Directed by Jordan Vogt-Roberts, this American coming-of-age film is Stand By Me meets The Inbetweeners movie. The story follows three boys Joe Toy (Nick Robinson), his bestfriend Patrick (Gabriel Basso) and a random kid Biaggio (Moisés Arias) as they venture out into the unknown with nothing but a backpack on their backs. They try to figure out a life without the comforts of home, thirsty for adventure and just sick of their lame, mundane lives. Or maybe being killed by a rattlesnake in the wild seems so much better than seeing their folk’s faces. The idea is absurd, but who isn’t at that age?
They build their own shack, a mash-up of anything from broken wooden panels to just about anything they can scavenge for themselves. The film is fun, warm and light-spirited and is a reflection of every teen’s frustrations in coping with the lives of the people around them, not to mention their own.
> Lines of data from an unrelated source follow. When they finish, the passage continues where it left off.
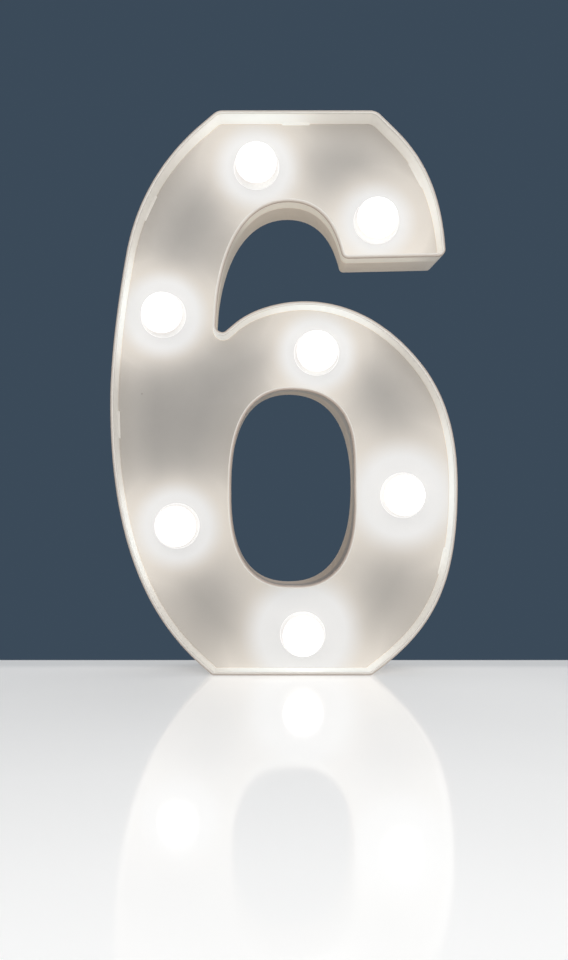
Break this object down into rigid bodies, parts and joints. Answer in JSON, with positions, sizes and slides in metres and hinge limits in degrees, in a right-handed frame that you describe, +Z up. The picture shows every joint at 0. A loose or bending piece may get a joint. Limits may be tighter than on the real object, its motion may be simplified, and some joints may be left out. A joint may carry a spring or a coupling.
{
  "type": "number light",
  "caption": "Battery light in the shape of the digit six: open white tray, recessed face panel with glowing frosted caps, cell compartment and slide switch on the back.",
  "frame": {"origin": "on the floor under the middle of the digit, halfway between the rim and the back face", "axes": "+Z up along the digit, +Y from the lit face towards the back, +X to the right as seen from the front"},
  "size_m": [0.1354, 0.042, 0.22],
  "materials": {
    "shell_plastic": "white moulded plastic, satin, lit through a little",
    "panel_plastic": "white moulded sheet, satin",
    "frosted_plastic": "frosted diffuser, glowing",
    "led_resin": "clear resin over a yellow phosphor",
    "holder_plastic": "white moulded plastic",
    "cell_jacket": "printed film over a metal can",
    "contact_metal": "nickel-plated spring steel",
    "black_plastic": "black moulded plastic",
    "screw_steel": "zinc-plated steel",
    "red_insulation": "soft red insulation",
    "black_insulation": "soft black insulation",
    "white_insulation": "soft white twin insulation"
  },
  "bodies": {
    "light_body": {"housing_shell": "shell_plastic", "face_panel": "panel_plastic", "bulb_cap_1": "frosted_plastic", "bulb_cap_2": "frosted_plastic", "bulb_cap_3": "frosted_plastic", "bulb_cap_4": "frosted_plastic", "bulb_cap_5": "frosted_plastic", "bulb_cap_6": "frosted_plastic", "bulb_cap_7": "frosted_plastic", "led_1": "led_resin", "led_2": "led_resin", "led_3": "led_resin", "led_4": "led_resin", "led_5": "led_resin", "led_6": "led_resin", "led_7": "led_resin", "led_holder_1": "holder_plastic", "led_holder_2": "holder_plastic", "led_holder_3": "holder_plastic", "led_holder_4": "holder_plastic", "led_holder_5": "holder_plastic", "led_holder_6": "holder_plastic", "led_holder_7": "holder_plastic", "string_wire_1": "white_insulation", "string_wire_2": "white_insulation", "string_wire_3": "white_insulation", "string_wire_4": "white_insulation", "string_wire_5": "white_insulation", "string_wire_6": "white_insulation", "battery_lead": "red_insulation", "switch_lead": "red_insulation", "return_lead": "black_insulation", "battery_1": "cell_jacket", "battery_2": "cell_jacket", "contact_bridge": "contact_metal", "positive_contact": "contact_metal", "spring_contact": "contact_metal", "switch_body": "black_plastic", "switch_screw_1": "screw_steel", "switch_screw_2": "screw_steel"},
    "door": {"battery_door": "shell_plastic"},
    "slider": {"switch_slider": "black_plastic"}
  },
  "joints": [
    {"name": "door_hinge", "type": "hinge", "parent": "light_body", "child": "door", "pos_m": [-0.04441, 0.0208, 0.07224], "axis": [-1, 0, 0], "range_deg": [0, 75]},
    {"name": "switch_slide", "type": "slide", "parent": "light_body", "child": "slider", "axis": [1, 0, 0], "range_m": [0, 0.003]}
  ]
}
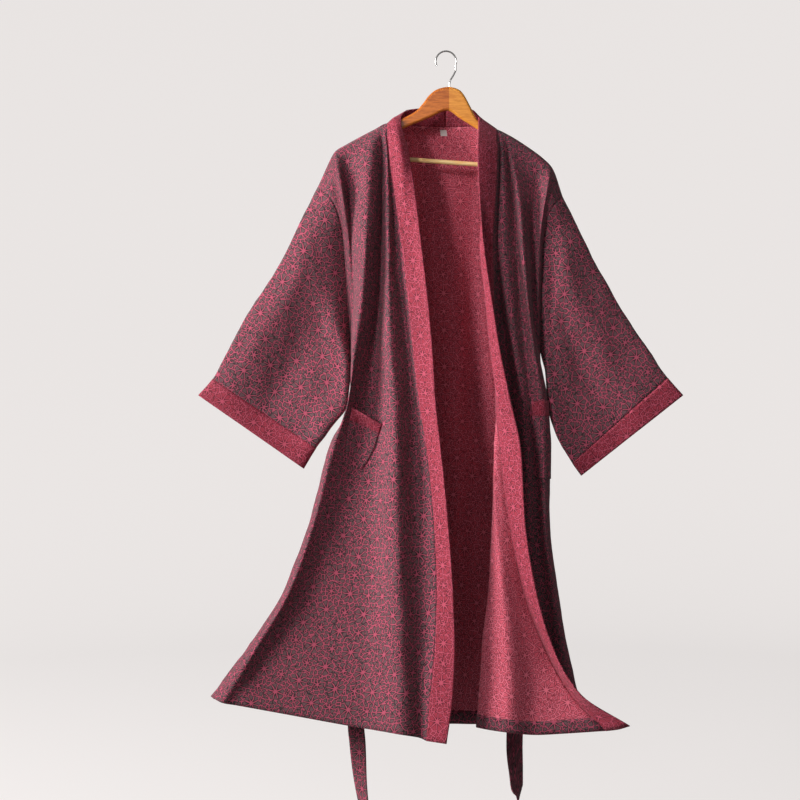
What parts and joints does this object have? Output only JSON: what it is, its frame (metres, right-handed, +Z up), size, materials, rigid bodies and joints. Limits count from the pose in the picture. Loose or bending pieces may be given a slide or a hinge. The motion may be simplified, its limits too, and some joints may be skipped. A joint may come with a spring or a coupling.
{
  "type": "kimono robe and hanger",
  "caption": "Long open-front kimono robe in patterned cotton, with wide sleeves, contrast collar band and cuffs, patch pockets and a tie belt, hanging on a wooden hanger.",
  "frame": {"origin": "the inside of the hook's crown, where it rests on a rod", "axes": "+Z up, +Y towards the back of the robe, +X to the wearer's left, which is the viewer's right from the front"},
  "size_m": [0.9702, 0.2355, 1.542],
  "materials": {
    "outer_cloth": "matte cotton jacquard",
    "reverse_cloth": "matte cotton jacquard",
    "label_cloth": "matte",
    "varnished_wood": "satin varnish",
    "pale_wood": "satin varnish",
    "steel": "polished"
  },
  "bodies": {
    "root": {"back": "outer_cloth", "right_front": "outer_cloth", "left_front": "outer_cloth", "right_sleeve": "outer_cloth", "left_sleeve": "outer_cloth", "right_pocket": "outer_cloth", "left_pocket": "outer_cloth", "right_loop": "outer_cloth", "left_loop": "outer_cloth", "belt": "outer_cloth", "right_band": "reverse_cloth", "left_band": "reverse_cloth", "right_cuff": "reverse_cloth", "left_cuff": "reverse_cloth", "right_pocket_band": "reverse_cloth", "left_pocket_band": "reverse_cloth", "label": "label_cloth", "hanger_wood": "varnished_wood", "hanger_bar": "pale_wood", "hanger_hook": "steel"}
  },
  "joints": []
}
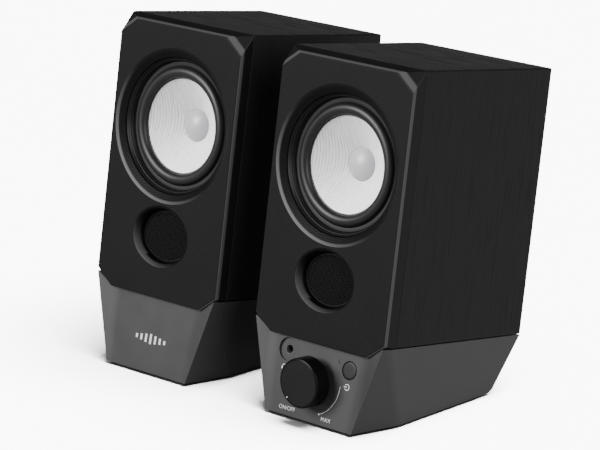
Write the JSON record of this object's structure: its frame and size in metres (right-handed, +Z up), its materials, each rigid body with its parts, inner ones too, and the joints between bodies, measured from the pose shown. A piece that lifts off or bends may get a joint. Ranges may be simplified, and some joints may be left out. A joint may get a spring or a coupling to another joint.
{
  "type": "desktop speaker pair",
  "caption": "Pair of desktop speakers: leaning black wooden boxes with woven covers, white cones and oval ports on grey bases; one base has a volume knob, button and headphone socket.",
  "frame": {"origin": "middle of the footprint of the pair, on the desk top", "axes": "+X to the right speaker as seen from the front, +Y to the back, +Z up; fronts face -Y"},
  "size_m": [0.241, 0.1803, 0.2176],
  "materials": {
    "black_wood": "black grained veneer",
    "black_satin": "satin",
    "woven_cover": "fine woven",
    "grey_plastic": "satin",
    "rubber": "soft",
    "dark_steel": "painted",
    "plated_steel": "plated",
    "ferrite": "sintered",
    "copper": "enamelled wire",
    "white_cone": "woven",
    "spider_cloth": "treated cloth",
    "mesh": "matte",
    "gold": "plated",
    "knob_black": "satin gloss",
    "button_grey": "satin",
    "lens": "clear",
    "board_green": "board",
    "alloy": "extruded"
  },
  "bodies": {
    "speakers": {"left_cabinet": "black_wood", "left_baffle": "black_satin", "left_cover": "woven_cover", "left_base": "grey_plastic", "left_base_plate": "black_satin", "left_front_foot": "rubber", "left_rear_feet": "rubber", "left_driver_frame": "dark_steel", "left_top_plate": "plated_steel", "left_magnet": "ferrite", "left_pole_plate": "plated_steel", "left_surround": "rubber", "left_spider": "spider_cloth", "left_port": "black_satin", "left_port_mesh": "mesh", "left_rear_panel": "black_satin", "left_link_socket": "gold", "left_driver_screws": "dark_steel", "left_panel_screws": "dark_steel", "left_base_screws": "dark_steel", "right_cabinet": "black_wood", "right_baffle": "black_satin", "right_cover": "woven_cover", "right_base": "grey_plastic", "right_base_plate": "black_satin", "right_front_foot": "rubber", "right_rear_feet": "rubber", "right_driver_frame": "dark_steel", "right_top_plate": "plated_steel", "right_magnet": "ferrite", "right_pole_plate": "plated_steel", "right_surround": "rubber", "right_spider": "spider_cloth", "right_port": "black_satin", "right_port_mesh": "mesh", "right_rear_panel": "black_satin", "right_link_socket": "gold", "right_driver_screws": "dark_steel", "right_panel_screws": "dark_steel", "right_base_screws": "dark_steel", "input_sockets": "gold", "power_inlet": "black_satin", "pot_body": "plated_steel", "pot_nut": "plated_steel", "switch_body": "black_satin", "headphone_socket": "black_satin", "lamp_lens": "lens", "control_board": "board_green", "amplifier_board": "board_green", "heat_sink": "alloy"},
    "left_moving_cone": {"left_cone": "white_cone", "left_dust_cap": "white_cone", "left_voice_coil": "copper"},
    "right_moving_cone": {"right_cone": "white_cone", "right_dust_cap": "white_cone", "right_voice_coil": "copper"},
    "volume_control": {"volume_knob": "knob_black", "pot_shaft": "plated_steel"},
    "button": {"push_button": "button_grey"}
  },
  "joints": [
    {"name": "left_cone_stroke", "type": "slide", "parent": "speakers", "child": "left_moving_cone", "axis": [0, 0.9871, -0.1599], "range_m": [-0.002, 0.002], "stiffness_N_per_m": 1500, "deforming": ["left_surround", "left_spider"]},
    {"name": "right_cone_stroke", "type": "slide", "parent": "speakers", "child": "right_moving_cone", "axis": [0, 0.9871, -0.1599], "range_m": [-0.002, 0.002], "stiffness_N_per_m": 1500, "deforming": ["right_surround", "right_spider"]},
    {"name": "volume_turn", "type": "hinge", "parent": "speakers", "child": "volume_control", "pos_m": [0.0685, -0.07614, 0.02763], "axis": [0, 0.9965, -0.0837], "range_deg": [0, 280]},
    {"name": "button_press", "type": "slide", "parent": "speakers", "child": "button", "axis": [0, 0.9965, -0.0837], "range_m": [0, 0.001], "stiffness_N_per_m": 600, "springref_m": -0.001}
  ]
}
But what started as the sweetest escape suddenly took a sour turn which was initiated by Joe when he broke their sacred oath of not telling anyone their whereabouts and invited his crush Kelly (Erin Moriarty) into their humble abode. Tension builds up as Kelly takes a liking for Patrick instead, breaking Joe’s heart and putting their friendship on the edge.
Behold, the shack.
But as coming-of-age films go, things eventually work themselves out and soon Patrick and Joe find out that although their friendship has been tainted, it is not so easily broken. Not even by a hot blond chick with the perfect smile. It’s pleasantly enjoyable. At times, I feel myself in awe at the breathtaking scenery of this film and suddenly crack up to one of Biaggio’s crazy stints. It feels like a Wes Anderson film without the filter.
After watching this film, you’d soon find yourself longing for that summer, that tiny fragment of our lives where we were as clueless as how things will never be the same once it all ends.
By the way, this scene is classic.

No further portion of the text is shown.